= Task objective =
Please output exactly the lines of the material from the first through the line containing "in one piece.", and nothing more.

= Collected data =

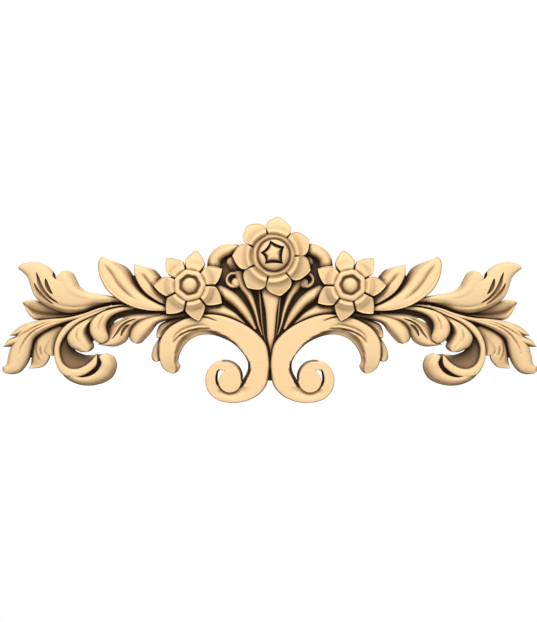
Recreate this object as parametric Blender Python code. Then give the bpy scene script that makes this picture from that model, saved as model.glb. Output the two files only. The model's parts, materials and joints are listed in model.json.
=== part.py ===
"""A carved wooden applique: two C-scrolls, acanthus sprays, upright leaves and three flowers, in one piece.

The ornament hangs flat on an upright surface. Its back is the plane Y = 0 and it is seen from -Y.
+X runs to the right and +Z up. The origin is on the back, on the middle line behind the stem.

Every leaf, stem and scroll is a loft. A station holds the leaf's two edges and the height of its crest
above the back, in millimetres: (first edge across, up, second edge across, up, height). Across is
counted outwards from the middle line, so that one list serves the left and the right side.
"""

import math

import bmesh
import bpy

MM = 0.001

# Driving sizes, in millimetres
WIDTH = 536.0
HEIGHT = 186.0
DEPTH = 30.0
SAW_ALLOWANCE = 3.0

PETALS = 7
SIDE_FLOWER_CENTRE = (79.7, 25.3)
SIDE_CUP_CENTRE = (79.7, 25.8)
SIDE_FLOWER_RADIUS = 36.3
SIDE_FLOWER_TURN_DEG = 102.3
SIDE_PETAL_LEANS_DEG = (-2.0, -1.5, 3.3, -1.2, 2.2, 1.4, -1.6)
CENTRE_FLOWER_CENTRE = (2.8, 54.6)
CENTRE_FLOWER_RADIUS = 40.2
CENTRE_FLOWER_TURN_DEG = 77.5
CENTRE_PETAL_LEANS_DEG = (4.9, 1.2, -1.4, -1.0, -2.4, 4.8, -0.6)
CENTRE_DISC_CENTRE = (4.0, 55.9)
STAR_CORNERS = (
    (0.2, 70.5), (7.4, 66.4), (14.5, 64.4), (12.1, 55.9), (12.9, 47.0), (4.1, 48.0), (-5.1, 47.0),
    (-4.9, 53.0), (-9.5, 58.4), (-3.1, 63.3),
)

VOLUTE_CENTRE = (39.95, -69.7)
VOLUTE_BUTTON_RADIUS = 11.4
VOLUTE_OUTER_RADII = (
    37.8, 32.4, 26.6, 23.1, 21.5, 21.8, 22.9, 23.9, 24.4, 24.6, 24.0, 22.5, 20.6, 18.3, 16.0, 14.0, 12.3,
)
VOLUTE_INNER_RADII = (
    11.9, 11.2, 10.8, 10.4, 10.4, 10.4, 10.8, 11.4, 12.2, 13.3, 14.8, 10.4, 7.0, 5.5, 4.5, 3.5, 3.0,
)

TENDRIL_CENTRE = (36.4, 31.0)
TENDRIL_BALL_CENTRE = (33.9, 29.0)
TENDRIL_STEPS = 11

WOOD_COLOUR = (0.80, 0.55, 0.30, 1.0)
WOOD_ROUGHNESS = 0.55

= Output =
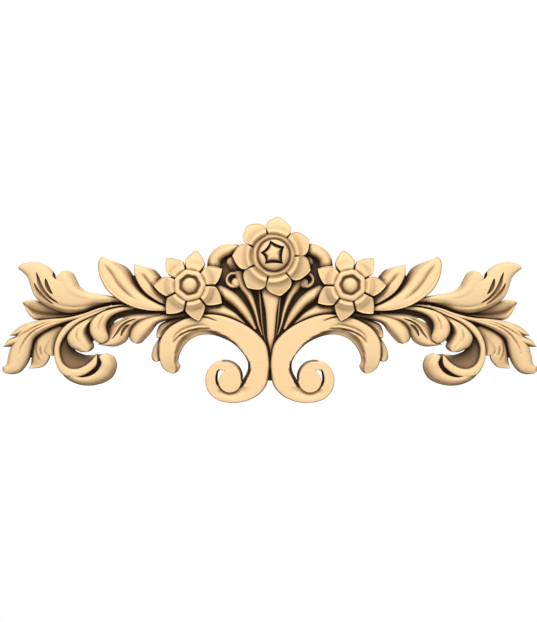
Recreate this object as parametric Blender Python code. Then give the bpy scene script that makes this picture from that model, saved as model.glb. Output the two files only. The model's parts, materials and joints are listed in model.json.
=== part.py ===
"""A carved wooden applique: two C-scrolls, acanthus sprays, upright leaves and three flowers, in one piece.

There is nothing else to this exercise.